Motilal Oswal's research report on Zensar
ZENT reported a strong 1QFY25, with revenue growth of 4.3% QoQ in CC (est. 1.9%) driven by sequential growth across all verticals. Deal TCV came in at USD154m (-15% QoQ/flat YoY). EBIT declined 4% QoQ/9.0% YoY to INR1,714m and EBIT margin was down 130bp at 13.3% (-130bp QoQ). Margin fell short of our estimate of 13.9%, due to higher SG&A (+110bp QoQ, one-off due to bad debt provisions) and higher cost of delivery.
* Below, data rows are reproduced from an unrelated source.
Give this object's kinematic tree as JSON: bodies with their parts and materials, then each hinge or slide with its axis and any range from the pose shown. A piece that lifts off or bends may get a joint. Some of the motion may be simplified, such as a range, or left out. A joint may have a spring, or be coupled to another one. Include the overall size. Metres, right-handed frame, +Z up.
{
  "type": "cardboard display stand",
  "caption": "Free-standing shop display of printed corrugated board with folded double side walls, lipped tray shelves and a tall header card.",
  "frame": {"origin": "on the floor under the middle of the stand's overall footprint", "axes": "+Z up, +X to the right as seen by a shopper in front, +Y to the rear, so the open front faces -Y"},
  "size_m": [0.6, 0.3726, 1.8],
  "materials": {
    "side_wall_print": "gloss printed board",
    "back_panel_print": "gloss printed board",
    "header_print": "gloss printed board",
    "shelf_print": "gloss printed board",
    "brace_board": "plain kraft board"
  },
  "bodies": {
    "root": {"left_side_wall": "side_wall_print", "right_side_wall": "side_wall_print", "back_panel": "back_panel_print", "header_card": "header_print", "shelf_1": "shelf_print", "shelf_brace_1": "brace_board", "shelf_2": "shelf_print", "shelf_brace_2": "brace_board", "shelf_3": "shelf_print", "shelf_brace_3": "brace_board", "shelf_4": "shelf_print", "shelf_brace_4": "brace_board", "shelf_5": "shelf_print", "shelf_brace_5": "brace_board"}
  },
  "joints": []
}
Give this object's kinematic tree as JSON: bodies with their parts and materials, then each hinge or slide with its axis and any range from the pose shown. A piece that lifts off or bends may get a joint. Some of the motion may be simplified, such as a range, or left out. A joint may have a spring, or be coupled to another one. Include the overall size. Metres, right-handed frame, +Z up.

PAT of INR 1,579m (-8.9% QoQ) beat our estimate of INR 1,454m, led by revenue growth and higher other income.
Outlook
ZENT reported a one-off impact (110bp) of doubtful debts from a customer’s bankruptcy filing. Adjusting for this, the company reported a margin of 16.3%, in line with its mid-teens margin guidance. The management aims to maintain mid-teens EBITDA margins and reinvest above that level for growth. We expect ZENT to deliver 15.9%/16.7% EBITDA margin in FY25/FY26. This will result in an INR PAT CAGR of 6.0% over FY24-26E (partially on high FY24 base). We increase our EPS estimates by 6.2% for FY25 on the back of growth surprise in 1Q. We largely maintain our EPS estimate for FY26. Our TP of INR750 implies 23x FY26E EPS. Retain Neutral.